**SET PROBLEM**
Write out all the data again, exactly as it stands.
□ □ □
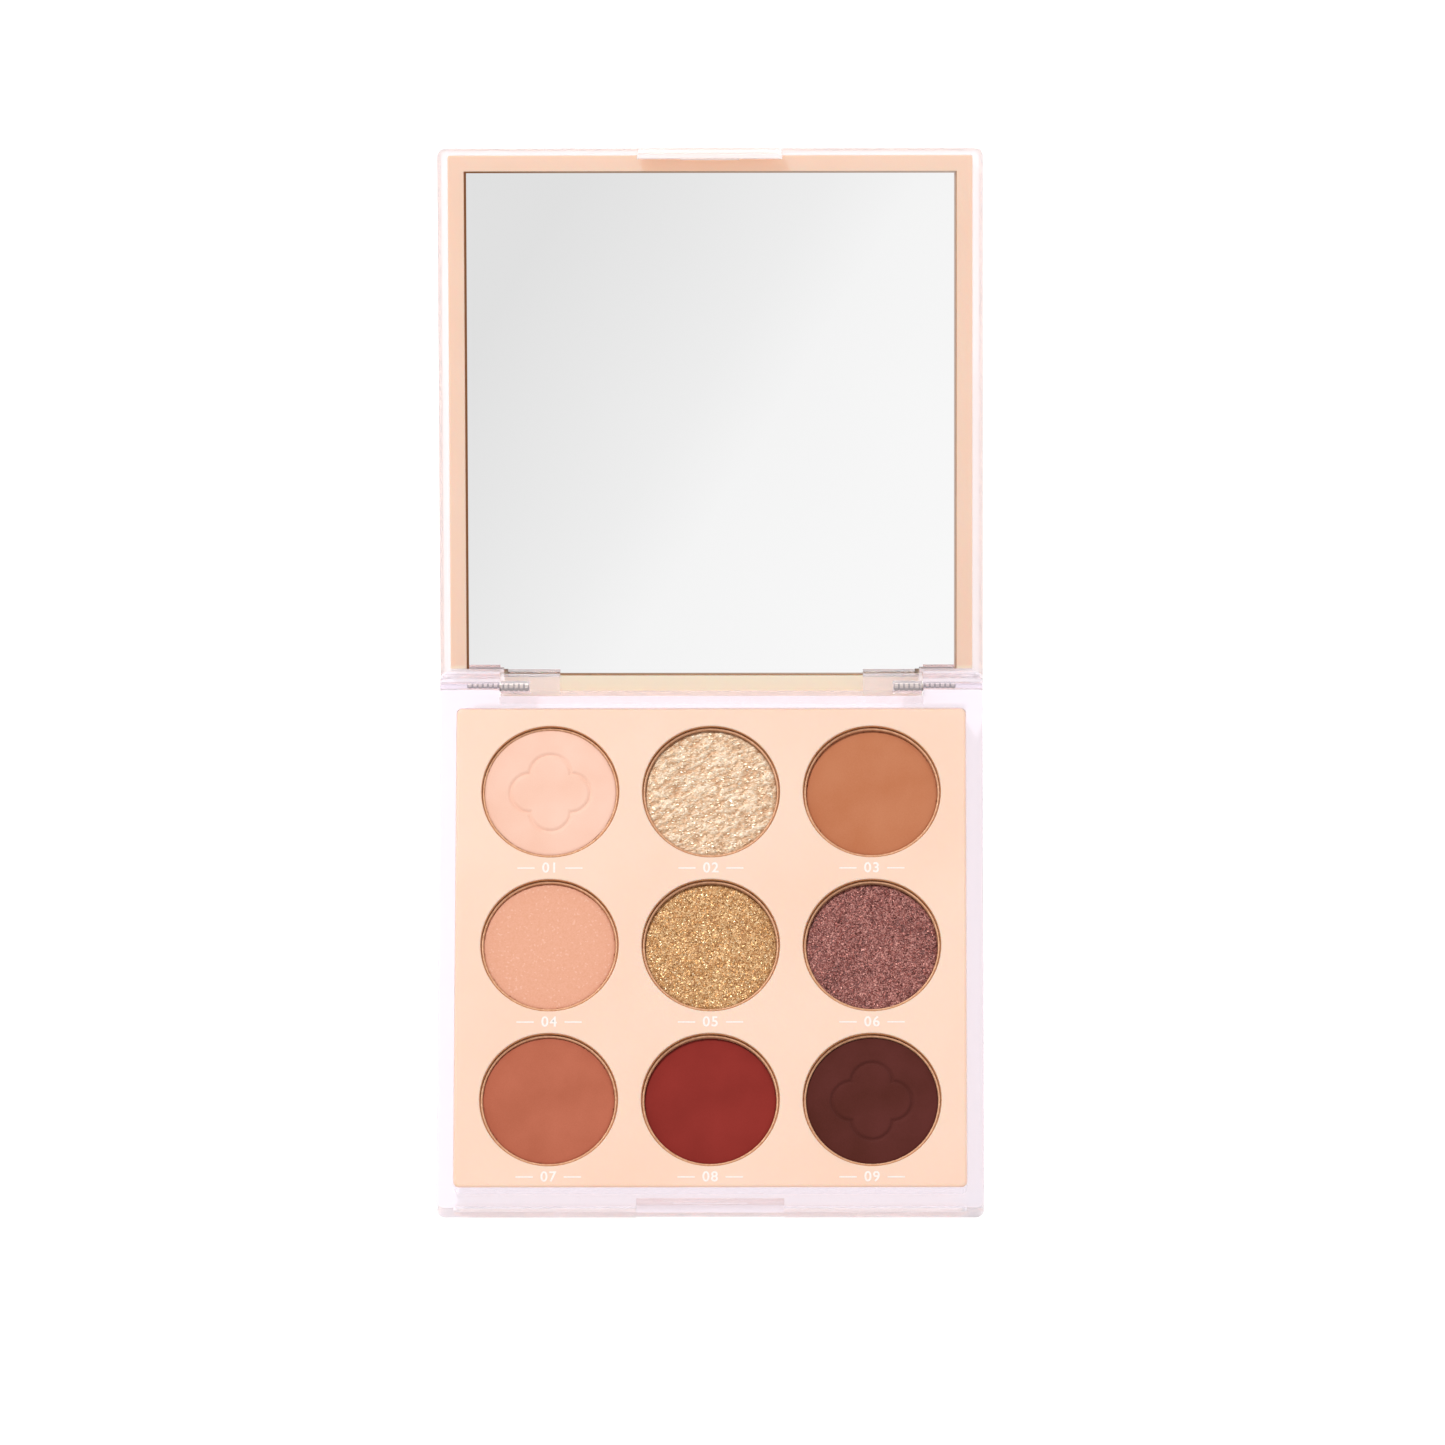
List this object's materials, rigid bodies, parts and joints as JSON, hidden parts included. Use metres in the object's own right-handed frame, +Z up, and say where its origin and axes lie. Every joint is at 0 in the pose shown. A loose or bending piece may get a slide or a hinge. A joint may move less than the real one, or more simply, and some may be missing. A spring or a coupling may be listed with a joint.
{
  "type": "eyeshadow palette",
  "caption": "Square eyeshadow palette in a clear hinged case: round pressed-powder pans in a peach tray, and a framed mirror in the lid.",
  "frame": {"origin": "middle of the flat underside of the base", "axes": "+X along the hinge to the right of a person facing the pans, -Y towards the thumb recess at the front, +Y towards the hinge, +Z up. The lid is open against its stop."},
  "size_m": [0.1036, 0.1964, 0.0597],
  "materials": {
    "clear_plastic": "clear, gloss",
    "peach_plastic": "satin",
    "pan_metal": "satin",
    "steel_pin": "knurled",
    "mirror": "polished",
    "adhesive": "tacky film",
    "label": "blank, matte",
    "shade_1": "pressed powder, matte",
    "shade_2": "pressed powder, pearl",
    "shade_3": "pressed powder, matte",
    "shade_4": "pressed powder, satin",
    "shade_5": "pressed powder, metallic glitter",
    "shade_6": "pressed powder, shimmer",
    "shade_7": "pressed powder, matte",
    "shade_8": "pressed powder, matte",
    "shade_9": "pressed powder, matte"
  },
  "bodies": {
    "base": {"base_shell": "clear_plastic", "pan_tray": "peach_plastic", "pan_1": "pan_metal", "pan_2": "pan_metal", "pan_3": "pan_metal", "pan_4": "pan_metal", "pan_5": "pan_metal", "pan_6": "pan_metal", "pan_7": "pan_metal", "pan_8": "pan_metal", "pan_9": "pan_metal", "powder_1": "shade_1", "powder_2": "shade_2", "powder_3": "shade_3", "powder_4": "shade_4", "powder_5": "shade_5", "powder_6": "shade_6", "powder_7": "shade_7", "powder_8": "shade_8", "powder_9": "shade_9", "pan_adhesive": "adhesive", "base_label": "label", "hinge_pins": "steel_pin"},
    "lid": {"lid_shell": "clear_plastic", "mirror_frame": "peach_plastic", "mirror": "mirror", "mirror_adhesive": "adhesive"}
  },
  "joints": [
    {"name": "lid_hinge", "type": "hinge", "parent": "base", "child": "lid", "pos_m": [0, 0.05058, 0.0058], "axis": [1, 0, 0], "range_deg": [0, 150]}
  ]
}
□ □ □
**ANSWER TO THE TASK**
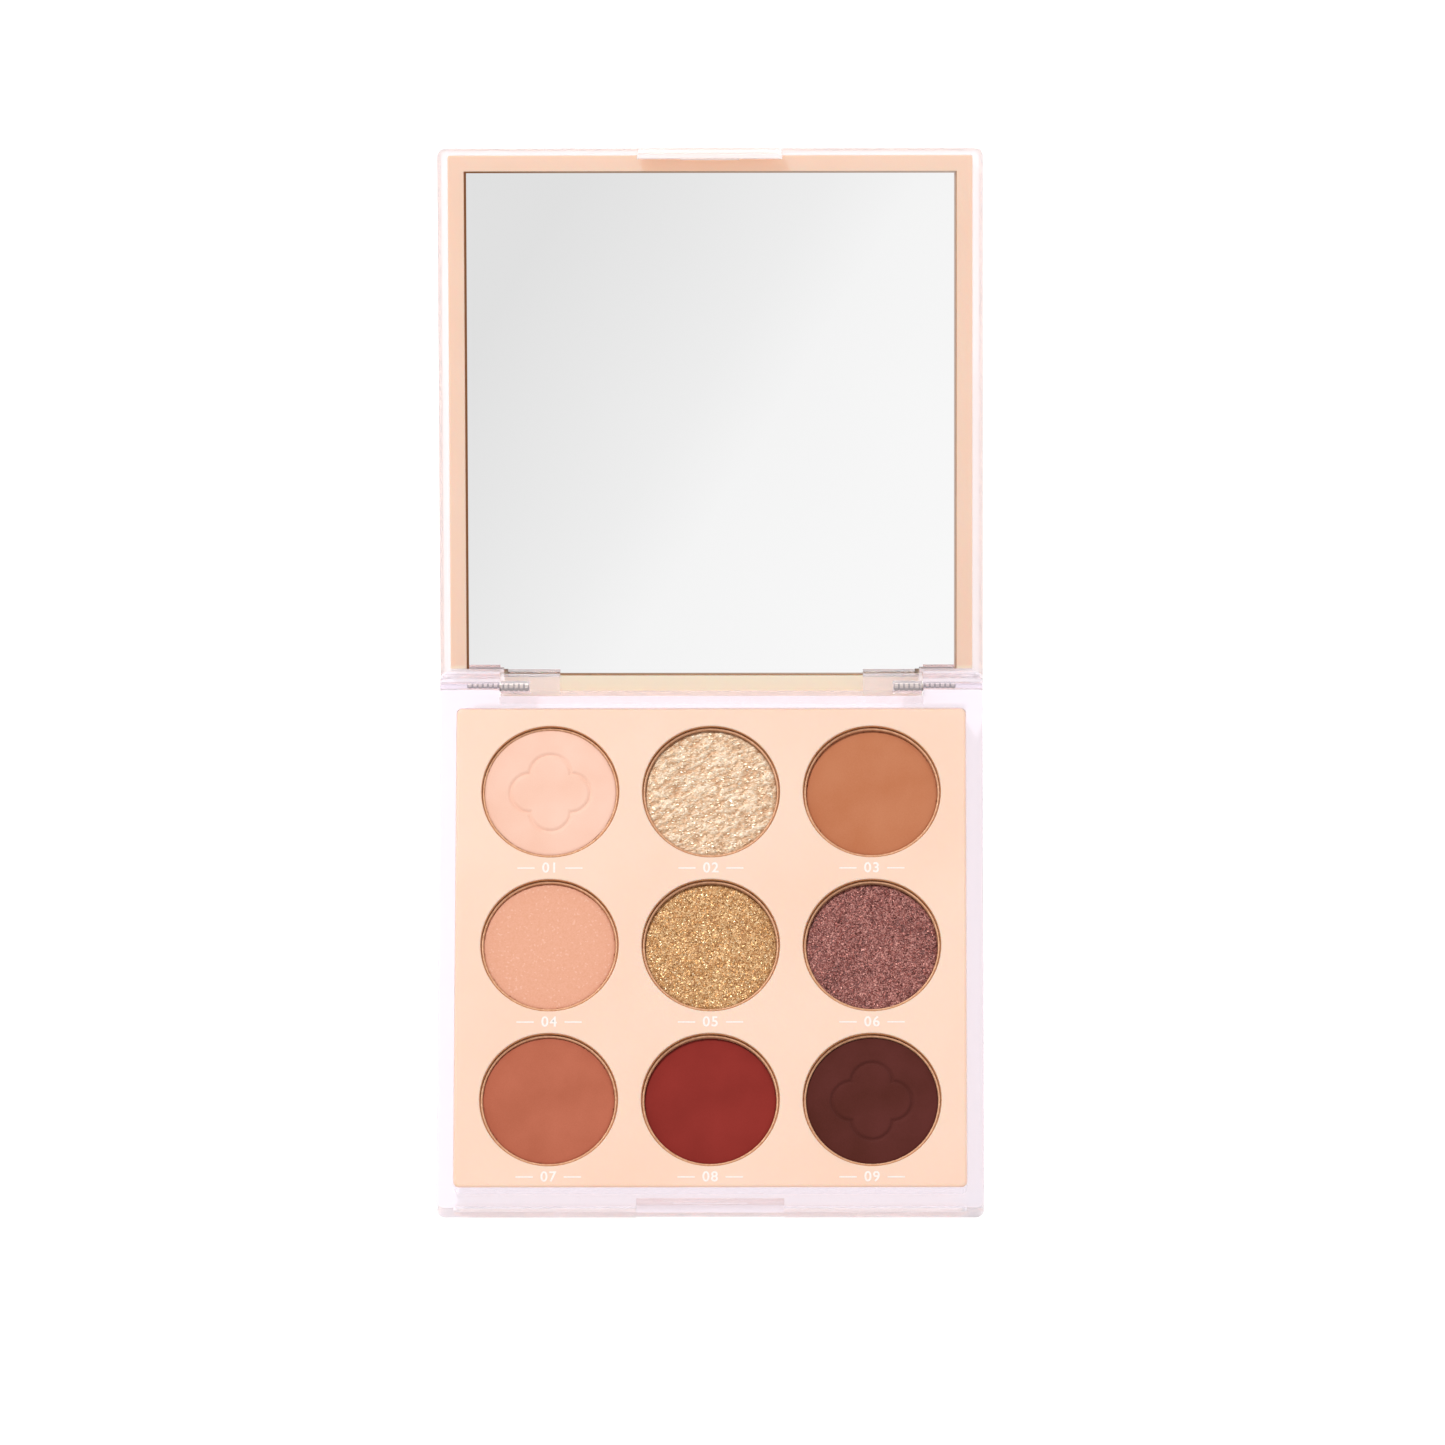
List this object's materials, rigid bodies, parts and joints as JSON, hidden parts included. Use metres in the object's own right-handed frame, +Z up, and say where its origin and axes lie. Every joint is at 0 in the pose shown. A loose or bending piece may get a slide or a hinge. A joint may move less than the real one, or more simply, and some may be missing. A spring or a coupling may be listed with a joint.
{
  "type": "eyeshadow palette",
  "caption": "Square eyeshadow palette in a clear hinged case: round pressed-powder pans in a peach tray, and a framed mirror in the lid.",
  "frame": {"origin": "middle of the flat underside of the base", "axes": "+X along the hinge to the right of a person facing the pans, -Y towards the thumb recess at the front, +Y towards the hinge, +Z up. The lid is open against its stop."},
  "size_m": [0.1036, 0.1964, 0.0597],
  "materials": {
    "clear_plastic": "clear, gloss",
    "peach_plastic": "satin",
    "pan_metal": "satin",
    "steel_pin": "knurled",
    "mirror": "polished",
    "adhesive": "tacky film",
    "label": "blank, matte",
    "shade_1": "pressed powder, matte",
    "shade_2": "pressed powder, pearl",
    "shade_3": "pressed powder, matte",
    "shade_4": "pressed powder, satin",
    "shade_5": "pressed powder, metallic glitter",
    "shade_6": "pressed powder, shimmer",
    "shade_7": "pressed powder, matte",
    "shade_8": "pressed powder, matte",
    "shade_9": "pressed powder, matte"
  },
  "bodies": {
    "base": {"base_shell": "clear_plastic", "pan_tray": "peach_plastic", "pan_1": "pan_metal", "pan_2": "pan_metal", "pan_3": "pan_metal", "pan_4": "pan_metal", "pan_5": "pan_metal", "pan_6": "pan_metal", "pan_7": "pan_metal", "pan_8": "pan_metal", "pan_9": "pan_metal", "powder_1": "shade_1", "powder_2": "shade_2", "powder_3": "shade_3", "powder_4": "shade_4", "powder_5": "shade_5", "powder_6": "shade_6", "powder_7": "shade_7", "powder_8": "shade_8", "powder_9": "shade_9", "pan_adhesive": "adhesive", "base_label": "label", "hinge_pins": "steel_pin"},
    "lid": {"lid_shell": "clear_plastic", "mirror_frame": "peach_plastic", "mirror": "mirror", "mirror_adhesive": "adhesive"}
  },
  "joints": [
    {"name": "lid_hinge", "type": "hinge", "parent": "base", "child": "lid", "pos_m": [0, 0.05058, 0.0058], "axis": [1, 0, 0], "range_deg": [0, 150]}
  ]
}